Bereits 2006 hatten Überlebende mit einer Sammelklage 50 kirchliche Rechtsträger in Kanada vor Gericht gebracht. Die katholische Kirche wurde damals zur Zahlung von 25 Millionen Dollar verpflichtet, nach Angaben der Juristin Mary Ellen Turpel-Lafond, Leiterin des Dialogzentrums für die Geschichte der Residential Schools an der Universität in Vancouver, befreiten sich die Kirchenvertreter aber weitgehend von dieser Verpflichtung und zahlten lediglich 4 Millionen Dollar.
Aufmerksam wird die Papstreise auch in den USA verfolgt. Dort ist von mindestens 500 Todesfällen an 19 Schulen die Rede.
Auch fordern die Betroffenen, dass die Akten zu den Schulen herausgegeben werden, um mögliche weitere Massengräber zu finden und die Misshandlungen aufarbeiten zu können. Viele Schulen wurden von Orden geführt, von Jesuiten, Franziskanern oder Ursulinen. Deren Akten liegen in ihren jeweiligen Zentralen in Rom.
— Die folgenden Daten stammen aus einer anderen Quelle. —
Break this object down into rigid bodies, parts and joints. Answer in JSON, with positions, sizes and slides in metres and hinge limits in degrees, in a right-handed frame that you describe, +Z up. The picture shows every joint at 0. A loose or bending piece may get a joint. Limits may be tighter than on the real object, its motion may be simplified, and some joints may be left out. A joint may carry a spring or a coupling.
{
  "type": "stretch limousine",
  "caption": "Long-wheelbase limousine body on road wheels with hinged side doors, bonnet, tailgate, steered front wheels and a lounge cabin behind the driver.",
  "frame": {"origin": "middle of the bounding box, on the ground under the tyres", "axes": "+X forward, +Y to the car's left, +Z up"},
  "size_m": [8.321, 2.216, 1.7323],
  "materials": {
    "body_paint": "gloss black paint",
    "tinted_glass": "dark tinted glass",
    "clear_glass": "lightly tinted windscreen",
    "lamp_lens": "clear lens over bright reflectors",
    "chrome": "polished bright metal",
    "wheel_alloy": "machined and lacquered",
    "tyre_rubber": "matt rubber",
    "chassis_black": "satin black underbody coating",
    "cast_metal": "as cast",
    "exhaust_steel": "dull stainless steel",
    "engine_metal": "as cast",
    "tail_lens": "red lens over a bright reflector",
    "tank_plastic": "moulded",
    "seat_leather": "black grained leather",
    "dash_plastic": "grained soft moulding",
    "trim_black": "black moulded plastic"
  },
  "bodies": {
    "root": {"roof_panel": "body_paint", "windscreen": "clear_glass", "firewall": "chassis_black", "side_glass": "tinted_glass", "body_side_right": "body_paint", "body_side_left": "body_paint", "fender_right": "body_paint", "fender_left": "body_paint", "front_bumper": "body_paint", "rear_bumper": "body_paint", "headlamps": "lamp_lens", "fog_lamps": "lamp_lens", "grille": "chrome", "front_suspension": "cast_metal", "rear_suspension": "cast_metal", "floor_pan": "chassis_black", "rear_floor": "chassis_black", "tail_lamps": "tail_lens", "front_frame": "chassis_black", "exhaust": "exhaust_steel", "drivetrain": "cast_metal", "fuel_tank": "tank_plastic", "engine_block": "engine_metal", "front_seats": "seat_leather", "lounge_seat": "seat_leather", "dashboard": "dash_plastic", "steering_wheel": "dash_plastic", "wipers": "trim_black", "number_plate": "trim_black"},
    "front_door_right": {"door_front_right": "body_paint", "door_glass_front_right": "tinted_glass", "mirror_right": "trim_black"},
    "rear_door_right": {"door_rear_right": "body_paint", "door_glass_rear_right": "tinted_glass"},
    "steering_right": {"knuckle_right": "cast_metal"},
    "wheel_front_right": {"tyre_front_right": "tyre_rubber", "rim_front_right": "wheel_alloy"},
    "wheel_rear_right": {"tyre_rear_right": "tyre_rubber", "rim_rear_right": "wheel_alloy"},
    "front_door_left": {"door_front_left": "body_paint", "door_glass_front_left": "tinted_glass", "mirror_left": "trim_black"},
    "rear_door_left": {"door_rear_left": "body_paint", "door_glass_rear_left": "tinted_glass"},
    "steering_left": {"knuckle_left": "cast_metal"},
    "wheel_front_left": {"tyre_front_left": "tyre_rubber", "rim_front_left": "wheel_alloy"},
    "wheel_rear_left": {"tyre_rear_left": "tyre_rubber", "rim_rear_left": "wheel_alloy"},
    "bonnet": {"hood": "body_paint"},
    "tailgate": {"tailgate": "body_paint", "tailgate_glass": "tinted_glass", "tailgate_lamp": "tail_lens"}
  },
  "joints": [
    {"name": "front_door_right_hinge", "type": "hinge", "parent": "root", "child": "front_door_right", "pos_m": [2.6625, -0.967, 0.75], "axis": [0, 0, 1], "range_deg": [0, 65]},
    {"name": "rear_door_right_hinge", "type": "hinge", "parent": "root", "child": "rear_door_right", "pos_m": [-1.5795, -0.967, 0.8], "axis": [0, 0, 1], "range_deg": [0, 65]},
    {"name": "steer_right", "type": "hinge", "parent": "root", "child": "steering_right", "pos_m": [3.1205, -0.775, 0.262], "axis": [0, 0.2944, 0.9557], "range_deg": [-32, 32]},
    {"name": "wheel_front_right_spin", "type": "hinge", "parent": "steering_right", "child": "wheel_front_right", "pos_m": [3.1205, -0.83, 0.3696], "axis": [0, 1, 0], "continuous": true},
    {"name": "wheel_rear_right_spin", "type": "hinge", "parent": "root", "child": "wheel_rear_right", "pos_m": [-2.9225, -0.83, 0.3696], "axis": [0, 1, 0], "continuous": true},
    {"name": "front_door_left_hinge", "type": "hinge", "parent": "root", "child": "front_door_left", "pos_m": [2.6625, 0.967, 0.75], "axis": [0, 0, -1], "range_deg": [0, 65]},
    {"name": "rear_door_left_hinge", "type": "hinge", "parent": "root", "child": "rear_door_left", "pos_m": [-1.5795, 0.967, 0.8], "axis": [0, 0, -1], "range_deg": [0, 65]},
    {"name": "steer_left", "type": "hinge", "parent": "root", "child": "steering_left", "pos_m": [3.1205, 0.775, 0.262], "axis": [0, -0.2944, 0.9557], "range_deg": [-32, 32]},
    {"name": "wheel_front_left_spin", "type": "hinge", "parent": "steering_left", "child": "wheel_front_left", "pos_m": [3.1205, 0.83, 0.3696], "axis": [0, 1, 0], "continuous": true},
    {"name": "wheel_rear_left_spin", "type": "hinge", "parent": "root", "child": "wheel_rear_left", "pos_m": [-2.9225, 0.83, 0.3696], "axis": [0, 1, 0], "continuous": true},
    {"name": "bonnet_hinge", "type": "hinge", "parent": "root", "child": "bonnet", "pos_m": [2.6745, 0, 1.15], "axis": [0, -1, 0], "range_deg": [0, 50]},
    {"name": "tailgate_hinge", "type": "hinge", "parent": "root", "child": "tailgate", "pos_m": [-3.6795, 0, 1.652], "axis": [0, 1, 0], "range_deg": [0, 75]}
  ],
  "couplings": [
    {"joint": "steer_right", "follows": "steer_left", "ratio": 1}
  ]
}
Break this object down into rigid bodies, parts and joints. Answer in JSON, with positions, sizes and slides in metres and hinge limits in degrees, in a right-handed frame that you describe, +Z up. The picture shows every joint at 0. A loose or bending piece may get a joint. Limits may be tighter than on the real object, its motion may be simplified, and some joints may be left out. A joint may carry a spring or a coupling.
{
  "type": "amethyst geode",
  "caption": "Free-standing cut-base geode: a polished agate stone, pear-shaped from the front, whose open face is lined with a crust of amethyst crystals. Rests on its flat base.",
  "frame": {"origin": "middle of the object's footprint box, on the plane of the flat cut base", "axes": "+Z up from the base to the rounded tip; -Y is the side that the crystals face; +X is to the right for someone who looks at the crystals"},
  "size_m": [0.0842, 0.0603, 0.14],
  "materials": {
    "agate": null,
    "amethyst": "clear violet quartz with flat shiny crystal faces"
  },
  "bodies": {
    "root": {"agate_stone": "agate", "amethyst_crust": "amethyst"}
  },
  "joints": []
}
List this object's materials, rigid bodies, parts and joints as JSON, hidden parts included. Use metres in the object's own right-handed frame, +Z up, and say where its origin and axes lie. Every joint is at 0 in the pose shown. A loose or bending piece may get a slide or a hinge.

Mit besonderer Aufmerksamkeit wird die Reise des Papstes übrigens auch in den USA verfolgt: Auch dort gab es zahlreiche Residential Schools für indigene Kinder, die von christlichen Missionaren geführt wurden. In einem ersten Bericht des US-Innenministeriums vom Mai ist bereits von mindestens 500 Todesfällen an 19 Schulen die Rede.